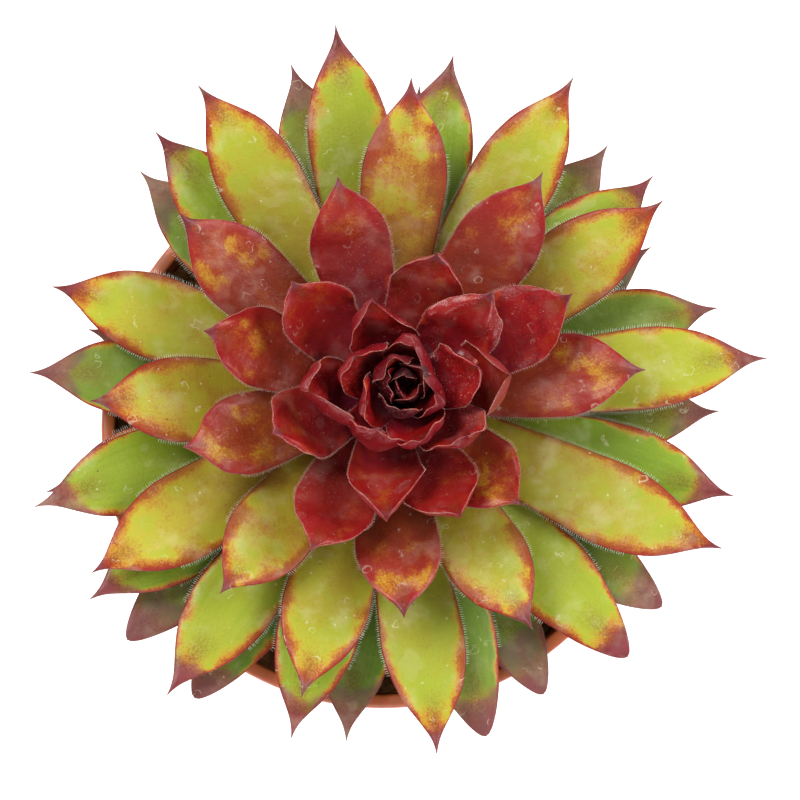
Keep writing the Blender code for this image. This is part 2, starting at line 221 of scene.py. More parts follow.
def mixColour(tree, share, first, second):
    sockets = {0: share, 6: first, 7: second}
    return node(tree, "ShaderNodeMix", sockets, data_type="RGBA").outputs[2]


def grain(tree, vector, scale, detail=2.0, rough=0.5):
    return node(tree, "ShaderNodeTexNoise", {"Vector": vector, "Scale": scale, "Detail": detail,
                                             "Roughness": rough}).outputs["Fac"]


def ramp(tree, value, stops):
    made = node(tree, "ShaderNodeValToRGB", {"Fac": value})
    elements = made.color_ramp.elements
    while len(elements) < len(stops):
        elements.new(0.5)
    for element, (place, colour) in zip(elements, stops):
        element.position = place
        element.color = colour
    return made.outputs["Color"]


def newGroup(name, inputs, outputs):
    tree = bpy.data.node_groups.new(name, "ShaderNodeTree")
    for socketName, default in inputs:
        socket = tree.interface.new_socket(socketName, in_out="INPUT", socket_type="NodeSocketFloat")
        socket.default_value = default
    for socketName, kind in outputs:
        tree.interface.new_socket(socketName, in_out="OUTPUT", socket_type="NodeSocket" + kind)
    return tree, tree.nodes.new("NodeGroupInput").outputs, tree.nodes.new("NodeGroupOutput").inputs


def newMaterial(name, group, values, fixed, bump):
    material = bpy.data.materials.new(name)
    material.use_nodes = True
    tree = material.node_tree
    shader = tree.nodes["Principled BSDF"]
    paint = node(tree, "ShaderNodeGroup", node_tree=group)
    for socketName, value in values.items():
        paint.inputs[socketName].default_value = value
    tree.links.new(paint.outputs["Colour"], shader.inputs["Base Color"])
    tree.links.new(paint.outputs["Roughness"], shader.inputs["Roughness"])
    relief = node(tree, "ShaderNodeBump", {"Strength": bump[0], "Distance": bump[1],
                                           "Height": paint.outputs["Height"]})
    tree.links.new(relief.outputs["Normal"], shader.inputs["Normal"])
    for socketName, value in fixed.items():
        shader.inputs[socketName].default_value = value
    return material


# Leaf paint: yellow-green blades that redden at their margins and tips, with dried water marks
leafColours = {
    "redness": (
        (0.00, linear(173, 176, 50)), (0.14, linear(187, 173, 48)), (0.28, linear(186, 130, 38)),
        (0.42, linear(160, 74, 26)), (0.58, linear(148, 34, 22)), (0.78, linear(142, 12, 20)),
        (0.92, linear(104, 8, 16)), (1.00, linear(34, 5, 9))),
    "under": ((0.0, linear(150, 164, 78)), (0.4, linear(150, 92, 60)), (0.70, linear(134, 18, 28)),
              (0.86, linear(108, 12, 24)), (0.97, linear(44, 8, 16))),
    "brown": ((0.0, linear(130, 114, 34)), (0.25, linear(126, 78, 28)), (0.45, linear(112, 50, 26)),
              (0.75, linear(104, 28, 26))),
    # Some of these colours partly stand in for light: the darker green and the dull green for painted shade,
    # a dark purple at the bases of red leaves for painted shade, a pink for a painted sheen, and a white for
    # painted glints as well as dried marks.
    "green": linear(110, 147, 34), "purple": linear(84, 28, 40), "mauve": linear(118, 58, 66),
    "bloomAndSheen": linear(186, 92, 104), "smudge": linear(112, 62, 30), "pale": linear(224, 220, 180),
    "margin": linear(240, 190, 170), "dullShadedGreen": linear(80, 100, 54), "greyTip": linear(104, 76, 76),
    "speck": linear(46, 30, 18), "sparkle": linear(236, 206, 206), "shadeAndWaxAtBase": linear(92, 28, 50),
    "ember": linear(196, 58, 24),
}
leafInputs = ("Blotch", "Wax", "DullAndShade", "Sparkle", "Rough")
# how strongly each dried mark shows, and the size of a ring
leafMarks = {"film": 0.08, "ring": 0.42, "haze": 0.16, "dot": 0.40, "speck": 0.8, "ringRadius": 0.27,
             "ringWidth": 0.055}
leafLayers = ("along", "across", "over", "red", "green", "brown", "margin", "tip", "chance")


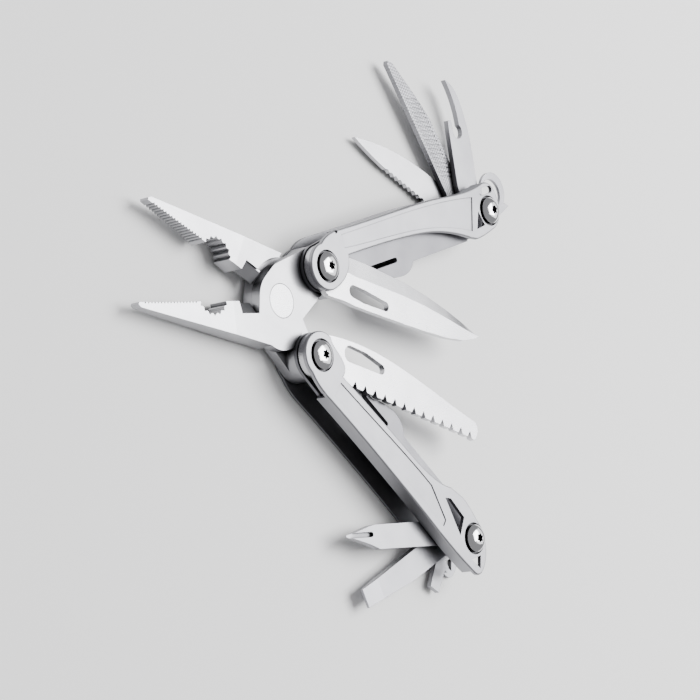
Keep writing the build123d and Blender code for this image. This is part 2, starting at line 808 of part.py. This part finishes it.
def neck(top_point, bottom_point):
    """The round hub of an inside tool and the shoulders that lead to its first two points."""
    return [[bottom_point, (0, -tool_hub_radius)], hub_arc[::-1], [(0, tool_hub_radius), top_point]]


small_knife_runs = [
    [(6.5, 3.3), (22, 3.1), (34, 2.0), (46, -0.8), (small_knife_length, -4.0)],
    [(small_knife_length, -4.0), (46, tool_back + 0.9), (30, tool_back + 0.2), (9, tool_back)],
    *neck((6.5, 3.3), (9, tool_back)),
]
file_runs = [
    [(6.5, 2.0), (33, 1.7)],
    [(33, 1.7), (39, 0.6), (46, -1.2), (file_length - 1.5, -3.9)],
    [(file_length - 1.5, -3.9), (file_length, tool_back + 0.8)],
    [(file_length, tool_back + 0.8), (file_length - 0.8, tool_back)],
    [(file_length - 0.8, tool_back), (5.5, tool_back)],
    *neck((6.5, 2.0), (5.5, tool_back)),
]
opener_runs = [
    [(4.5, 3.9), (18, 3.9)],
    [(18, 3.9), (26, 3.6), (33, 2.3), (39, 0.2), (opener_length, -4.4)],
    [(opener_length, -4.4), (38.5, -2.4), (34, -1.2), (28.5, -0.7)],
    [(28.5, -0.7), (24.2, -2.3), (27.5, -4.2)],
    [(27.5, -4.2), (30.2, -4.6)],
    [(30.2, -4.6), (30.0, tool_back + 0.2)],
    [(30.0, tool_back + 0.2), (27, tool_back)],
    [(27, tool_back), (9, tool_back)],
    *neck((4.5, 3.9), (9, tool_back)),
]
phillips_runs = [
    [(6, 1.2), (39, 0.9)],
    [(39, 0.9), (44, -0.9), (48, -2.0), (phillips_length, -3.2)],
    [(phillips_length, -3.2), (phillips_length, -3.8)],
    [(phillips_length, -3.8), (48, -4.7), (44, tool_back + 0.6), (39, tool_back)],
    [(39, tool_back), (5.5, tool_back)],
    *neck((6, 1.2), (5.5, tool_back)),
]
wide_driver_runs = [
    [(6, 1.8), (24, 1.8)],
    [(24, 1.8), (30, 1.2), (38, 0.4), (wide_driver_length, -0.1)],
    [(wide_driver_length, -0.1), (wide_driver_length, tool_back + 0.3)],
    [(wide_driver_length, tool_back + 0.3), (5.5, tool_back)],
    *neck((6, 1.8), (5.5, tool_back)),
]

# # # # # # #

_Stated problem_
Gather from the data above every line with the string "this".

_Complete response_
Keep writing the Blender code for this image. This is part 2, starting at line 221 of scene.py. More parts follow.
Keep writing the build123d and Blender code for this image. This is part 2, starting at line 808 of part.py. This part finishes it.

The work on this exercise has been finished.